Let’s get straight to the point: we hope very much you get out and vote on your school budget Tuesday, May 15.
School budget votes traditionally see terrible voter turnout. Yet school taxes traditionally make up 70 or 80 percent of a homeowner’s property tax bill, one of the top issues with homeowners in the Upstate region.
Perhaps the reason is voters only get a choice to vote “yes” or “no” on the budget. That’s not a great choice for something that can spur so many conflicting emotions and opinions. But if you care even a whit about your community, taxes or kids, it’s no excuse to stay home.
This vote is of importance because it’s the first year school districts have been drafting their budgets under the state property tax cap. Not only will the rate of passage be watched carefully at the Capitol, but schools have again made cuts to their budgets and in some cases these were deeper than what might have been done without the cap. How our schools are run and funded is in a state of flux, and budget votes provide one of the few tangible measures of public opinion. Join in.

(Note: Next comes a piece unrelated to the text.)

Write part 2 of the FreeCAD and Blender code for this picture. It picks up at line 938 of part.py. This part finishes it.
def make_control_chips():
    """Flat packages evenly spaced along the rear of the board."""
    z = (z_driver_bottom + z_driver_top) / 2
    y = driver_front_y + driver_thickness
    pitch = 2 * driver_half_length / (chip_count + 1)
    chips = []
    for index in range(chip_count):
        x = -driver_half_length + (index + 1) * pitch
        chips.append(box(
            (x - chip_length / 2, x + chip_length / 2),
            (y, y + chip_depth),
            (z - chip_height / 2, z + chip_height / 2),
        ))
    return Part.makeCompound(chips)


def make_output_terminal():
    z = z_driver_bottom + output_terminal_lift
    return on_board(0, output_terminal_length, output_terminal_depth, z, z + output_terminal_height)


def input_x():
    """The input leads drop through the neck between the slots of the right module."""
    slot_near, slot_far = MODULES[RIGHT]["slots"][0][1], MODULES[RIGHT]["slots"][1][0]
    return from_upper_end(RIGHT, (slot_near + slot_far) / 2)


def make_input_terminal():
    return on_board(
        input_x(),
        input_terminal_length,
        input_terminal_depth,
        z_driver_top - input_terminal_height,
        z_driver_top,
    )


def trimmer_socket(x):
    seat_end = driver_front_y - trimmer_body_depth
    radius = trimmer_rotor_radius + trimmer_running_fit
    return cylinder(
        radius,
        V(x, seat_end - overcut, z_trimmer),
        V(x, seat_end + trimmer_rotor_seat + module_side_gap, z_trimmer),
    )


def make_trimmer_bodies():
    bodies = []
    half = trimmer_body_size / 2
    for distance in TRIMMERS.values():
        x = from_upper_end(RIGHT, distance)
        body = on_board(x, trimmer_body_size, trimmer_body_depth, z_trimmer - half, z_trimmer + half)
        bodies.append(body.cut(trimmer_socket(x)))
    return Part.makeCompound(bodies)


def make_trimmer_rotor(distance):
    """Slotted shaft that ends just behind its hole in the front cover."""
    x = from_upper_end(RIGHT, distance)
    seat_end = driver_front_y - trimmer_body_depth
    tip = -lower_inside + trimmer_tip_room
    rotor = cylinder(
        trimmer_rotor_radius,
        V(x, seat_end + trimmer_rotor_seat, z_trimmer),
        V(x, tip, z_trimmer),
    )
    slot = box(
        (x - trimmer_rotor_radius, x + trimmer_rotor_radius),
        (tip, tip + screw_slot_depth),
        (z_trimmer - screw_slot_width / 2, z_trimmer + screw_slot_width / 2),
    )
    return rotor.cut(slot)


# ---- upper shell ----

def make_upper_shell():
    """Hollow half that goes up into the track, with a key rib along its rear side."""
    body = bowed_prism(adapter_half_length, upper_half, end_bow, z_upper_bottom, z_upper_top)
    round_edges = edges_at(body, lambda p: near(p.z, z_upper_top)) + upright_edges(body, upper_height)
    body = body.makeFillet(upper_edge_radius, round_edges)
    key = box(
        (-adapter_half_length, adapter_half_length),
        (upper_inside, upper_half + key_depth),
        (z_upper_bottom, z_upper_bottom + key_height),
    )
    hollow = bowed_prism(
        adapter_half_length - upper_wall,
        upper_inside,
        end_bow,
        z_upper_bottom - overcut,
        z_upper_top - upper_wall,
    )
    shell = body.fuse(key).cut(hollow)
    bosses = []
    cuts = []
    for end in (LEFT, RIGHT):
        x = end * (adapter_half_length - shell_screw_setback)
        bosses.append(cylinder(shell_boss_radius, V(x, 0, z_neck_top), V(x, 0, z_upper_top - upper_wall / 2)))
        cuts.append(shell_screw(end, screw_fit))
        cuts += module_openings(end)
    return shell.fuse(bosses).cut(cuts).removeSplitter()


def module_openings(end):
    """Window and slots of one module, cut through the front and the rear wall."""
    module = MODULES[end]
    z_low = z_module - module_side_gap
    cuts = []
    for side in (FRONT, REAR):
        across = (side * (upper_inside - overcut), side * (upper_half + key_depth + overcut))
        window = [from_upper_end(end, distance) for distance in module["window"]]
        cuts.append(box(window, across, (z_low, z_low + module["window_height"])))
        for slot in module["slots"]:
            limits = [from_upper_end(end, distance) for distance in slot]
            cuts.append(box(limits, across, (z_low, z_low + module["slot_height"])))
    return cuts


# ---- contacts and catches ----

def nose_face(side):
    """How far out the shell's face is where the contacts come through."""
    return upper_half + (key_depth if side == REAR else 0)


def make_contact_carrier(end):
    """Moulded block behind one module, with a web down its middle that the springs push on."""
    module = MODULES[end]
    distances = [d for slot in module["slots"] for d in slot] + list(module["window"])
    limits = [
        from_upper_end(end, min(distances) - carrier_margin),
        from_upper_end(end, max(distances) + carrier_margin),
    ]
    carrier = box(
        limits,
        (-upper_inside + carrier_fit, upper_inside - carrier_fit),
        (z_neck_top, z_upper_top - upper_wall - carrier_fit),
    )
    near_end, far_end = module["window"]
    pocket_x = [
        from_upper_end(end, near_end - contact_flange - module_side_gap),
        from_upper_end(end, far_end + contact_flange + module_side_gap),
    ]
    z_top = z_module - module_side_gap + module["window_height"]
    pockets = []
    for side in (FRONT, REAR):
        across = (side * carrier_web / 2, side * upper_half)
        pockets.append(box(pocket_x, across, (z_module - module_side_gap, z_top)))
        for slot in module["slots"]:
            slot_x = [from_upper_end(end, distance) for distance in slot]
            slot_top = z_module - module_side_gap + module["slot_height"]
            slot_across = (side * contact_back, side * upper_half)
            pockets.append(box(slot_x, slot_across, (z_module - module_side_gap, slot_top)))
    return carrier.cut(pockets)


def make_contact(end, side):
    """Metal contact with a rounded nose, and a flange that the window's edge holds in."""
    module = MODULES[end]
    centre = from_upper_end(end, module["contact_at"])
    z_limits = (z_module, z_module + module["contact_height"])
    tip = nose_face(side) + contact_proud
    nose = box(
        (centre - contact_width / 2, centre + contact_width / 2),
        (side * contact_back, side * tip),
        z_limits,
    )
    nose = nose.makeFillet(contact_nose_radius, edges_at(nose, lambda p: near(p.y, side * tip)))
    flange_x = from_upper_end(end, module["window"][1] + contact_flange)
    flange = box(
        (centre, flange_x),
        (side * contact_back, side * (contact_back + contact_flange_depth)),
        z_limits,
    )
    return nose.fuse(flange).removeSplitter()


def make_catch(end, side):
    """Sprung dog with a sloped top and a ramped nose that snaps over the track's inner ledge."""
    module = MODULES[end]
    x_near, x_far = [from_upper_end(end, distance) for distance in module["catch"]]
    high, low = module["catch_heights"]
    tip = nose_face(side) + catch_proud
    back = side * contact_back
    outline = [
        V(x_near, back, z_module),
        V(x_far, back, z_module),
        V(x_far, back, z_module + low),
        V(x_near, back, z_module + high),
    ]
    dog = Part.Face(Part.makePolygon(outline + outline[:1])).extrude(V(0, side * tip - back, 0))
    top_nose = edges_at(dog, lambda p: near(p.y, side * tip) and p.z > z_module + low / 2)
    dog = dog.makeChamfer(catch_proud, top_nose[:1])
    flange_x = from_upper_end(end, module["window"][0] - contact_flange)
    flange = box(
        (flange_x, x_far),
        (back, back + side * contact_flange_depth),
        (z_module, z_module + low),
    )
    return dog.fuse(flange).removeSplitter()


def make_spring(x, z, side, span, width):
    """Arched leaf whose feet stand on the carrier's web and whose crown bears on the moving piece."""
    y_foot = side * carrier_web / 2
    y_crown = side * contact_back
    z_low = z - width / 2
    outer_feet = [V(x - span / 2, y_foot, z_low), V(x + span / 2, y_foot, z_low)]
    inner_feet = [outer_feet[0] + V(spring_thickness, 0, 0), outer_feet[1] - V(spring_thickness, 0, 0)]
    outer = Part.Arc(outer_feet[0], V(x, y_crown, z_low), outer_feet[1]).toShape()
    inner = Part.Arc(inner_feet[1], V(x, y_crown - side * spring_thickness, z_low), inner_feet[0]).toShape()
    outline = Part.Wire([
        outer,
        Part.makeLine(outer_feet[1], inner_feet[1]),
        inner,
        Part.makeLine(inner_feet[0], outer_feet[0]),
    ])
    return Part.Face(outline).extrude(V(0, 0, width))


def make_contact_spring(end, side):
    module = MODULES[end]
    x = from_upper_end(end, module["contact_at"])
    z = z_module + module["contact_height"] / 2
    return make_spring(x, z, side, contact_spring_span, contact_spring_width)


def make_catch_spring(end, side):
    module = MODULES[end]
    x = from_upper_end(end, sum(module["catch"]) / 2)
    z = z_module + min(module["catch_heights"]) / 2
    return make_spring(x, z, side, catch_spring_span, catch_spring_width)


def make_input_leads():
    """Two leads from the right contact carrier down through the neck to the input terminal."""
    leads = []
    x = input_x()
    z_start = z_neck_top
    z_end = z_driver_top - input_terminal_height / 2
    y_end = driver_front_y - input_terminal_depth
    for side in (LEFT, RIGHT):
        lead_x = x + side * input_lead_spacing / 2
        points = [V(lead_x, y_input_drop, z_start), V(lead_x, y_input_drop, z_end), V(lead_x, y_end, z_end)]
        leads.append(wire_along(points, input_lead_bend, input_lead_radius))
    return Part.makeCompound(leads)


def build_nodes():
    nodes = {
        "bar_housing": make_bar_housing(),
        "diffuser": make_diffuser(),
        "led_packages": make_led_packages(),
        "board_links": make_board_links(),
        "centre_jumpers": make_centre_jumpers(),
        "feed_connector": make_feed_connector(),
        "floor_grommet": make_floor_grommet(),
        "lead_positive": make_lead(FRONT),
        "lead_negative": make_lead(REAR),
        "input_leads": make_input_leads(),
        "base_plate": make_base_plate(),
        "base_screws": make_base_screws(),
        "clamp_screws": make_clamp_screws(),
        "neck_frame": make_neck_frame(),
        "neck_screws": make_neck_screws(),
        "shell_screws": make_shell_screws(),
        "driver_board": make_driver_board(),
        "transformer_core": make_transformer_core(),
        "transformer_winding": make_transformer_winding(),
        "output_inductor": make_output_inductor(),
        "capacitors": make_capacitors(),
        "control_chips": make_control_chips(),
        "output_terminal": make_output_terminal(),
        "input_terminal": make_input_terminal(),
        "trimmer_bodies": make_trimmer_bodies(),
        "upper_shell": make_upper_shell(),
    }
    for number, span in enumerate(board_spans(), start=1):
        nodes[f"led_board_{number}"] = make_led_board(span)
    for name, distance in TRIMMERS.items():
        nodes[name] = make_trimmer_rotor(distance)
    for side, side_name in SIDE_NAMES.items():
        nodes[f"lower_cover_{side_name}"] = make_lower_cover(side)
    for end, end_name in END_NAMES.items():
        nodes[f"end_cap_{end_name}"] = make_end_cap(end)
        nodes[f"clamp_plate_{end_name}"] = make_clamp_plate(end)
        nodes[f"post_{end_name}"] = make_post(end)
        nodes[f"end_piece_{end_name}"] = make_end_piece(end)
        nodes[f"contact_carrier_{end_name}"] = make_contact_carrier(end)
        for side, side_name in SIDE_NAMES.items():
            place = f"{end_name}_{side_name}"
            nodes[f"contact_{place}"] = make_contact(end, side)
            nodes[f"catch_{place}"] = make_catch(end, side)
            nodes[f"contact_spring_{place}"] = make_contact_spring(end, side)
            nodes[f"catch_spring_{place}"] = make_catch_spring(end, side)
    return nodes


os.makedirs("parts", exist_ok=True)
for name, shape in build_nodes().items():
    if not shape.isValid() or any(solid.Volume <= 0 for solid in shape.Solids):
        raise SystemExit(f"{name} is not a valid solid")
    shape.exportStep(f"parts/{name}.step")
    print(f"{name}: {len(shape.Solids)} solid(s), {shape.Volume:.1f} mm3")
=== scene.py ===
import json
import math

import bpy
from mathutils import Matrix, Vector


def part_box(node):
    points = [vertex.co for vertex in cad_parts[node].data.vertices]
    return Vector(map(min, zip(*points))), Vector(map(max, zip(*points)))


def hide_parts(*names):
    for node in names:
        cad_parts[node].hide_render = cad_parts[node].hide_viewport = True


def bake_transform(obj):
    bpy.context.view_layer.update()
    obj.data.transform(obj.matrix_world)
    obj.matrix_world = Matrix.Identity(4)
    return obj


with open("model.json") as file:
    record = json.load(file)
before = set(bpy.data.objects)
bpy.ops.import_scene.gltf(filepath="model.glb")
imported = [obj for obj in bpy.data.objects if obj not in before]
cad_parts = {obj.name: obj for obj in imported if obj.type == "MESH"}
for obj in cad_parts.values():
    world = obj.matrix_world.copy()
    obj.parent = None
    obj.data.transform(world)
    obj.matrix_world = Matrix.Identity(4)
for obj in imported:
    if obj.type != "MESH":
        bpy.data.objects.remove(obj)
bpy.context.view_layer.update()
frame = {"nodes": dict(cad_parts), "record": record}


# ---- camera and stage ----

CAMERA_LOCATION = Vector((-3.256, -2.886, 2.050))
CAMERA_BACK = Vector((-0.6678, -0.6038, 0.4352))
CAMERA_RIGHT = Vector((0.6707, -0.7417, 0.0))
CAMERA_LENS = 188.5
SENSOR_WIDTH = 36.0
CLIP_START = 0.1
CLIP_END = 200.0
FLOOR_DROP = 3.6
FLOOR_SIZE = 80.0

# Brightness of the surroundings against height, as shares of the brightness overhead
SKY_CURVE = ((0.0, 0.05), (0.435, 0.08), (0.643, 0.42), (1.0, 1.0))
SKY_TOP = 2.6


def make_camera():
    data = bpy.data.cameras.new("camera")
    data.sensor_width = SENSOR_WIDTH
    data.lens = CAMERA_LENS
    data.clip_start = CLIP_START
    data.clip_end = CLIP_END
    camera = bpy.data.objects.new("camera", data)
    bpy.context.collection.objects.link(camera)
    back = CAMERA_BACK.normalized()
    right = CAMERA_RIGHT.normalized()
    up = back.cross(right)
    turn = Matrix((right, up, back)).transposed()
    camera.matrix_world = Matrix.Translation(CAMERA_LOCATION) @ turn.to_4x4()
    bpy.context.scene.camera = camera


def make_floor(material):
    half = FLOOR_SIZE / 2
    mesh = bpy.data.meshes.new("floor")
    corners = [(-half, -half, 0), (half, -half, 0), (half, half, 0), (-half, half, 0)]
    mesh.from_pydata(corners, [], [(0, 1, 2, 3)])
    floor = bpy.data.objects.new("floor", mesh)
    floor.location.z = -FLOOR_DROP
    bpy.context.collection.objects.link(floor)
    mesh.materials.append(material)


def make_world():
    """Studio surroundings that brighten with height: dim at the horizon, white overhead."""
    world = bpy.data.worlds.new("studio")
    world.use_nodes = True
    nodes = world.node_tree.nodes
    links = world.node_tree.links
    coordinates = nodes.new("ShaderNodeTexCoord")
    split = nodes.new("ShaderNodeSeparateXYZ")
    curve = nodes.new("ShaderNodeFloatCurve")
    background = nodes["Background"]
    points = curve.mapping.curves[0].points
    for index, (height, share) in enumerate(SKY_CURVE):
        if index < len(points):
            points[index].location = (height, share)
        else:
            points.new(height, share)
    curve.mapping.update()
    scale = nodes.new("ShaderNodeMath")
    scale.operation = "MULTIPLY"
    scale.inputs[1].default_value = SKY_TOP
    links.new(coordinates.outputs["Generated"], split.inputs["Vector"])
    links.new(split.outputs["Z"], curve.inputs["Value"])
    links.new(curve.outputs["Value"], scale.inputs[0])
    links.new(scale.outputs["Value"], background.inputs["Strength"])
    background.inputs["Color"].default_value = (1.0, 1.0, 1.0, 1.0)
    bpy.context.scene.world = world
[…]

Voters will also decide on various propositions to buy buses and the like, as well as elect their representatives on school boards.
With the fever pitch of the conversation about school budgets right now, you’d think people would be clamoring to get on their board of education and effect some change. You’d be wrong.
Seemingly every spring (and much more so this year) we hear from dozens of members of our communities about how the school districts are forcing people out of their homes and destroying the fabric of society. Budget forums usually draw crowds and in some communities run deep into the night as the public questions a proposed budget and the cognitive faculties of administrators and school board members. Tempers have flared, fingers have been pointed and members of communities have turned against one another.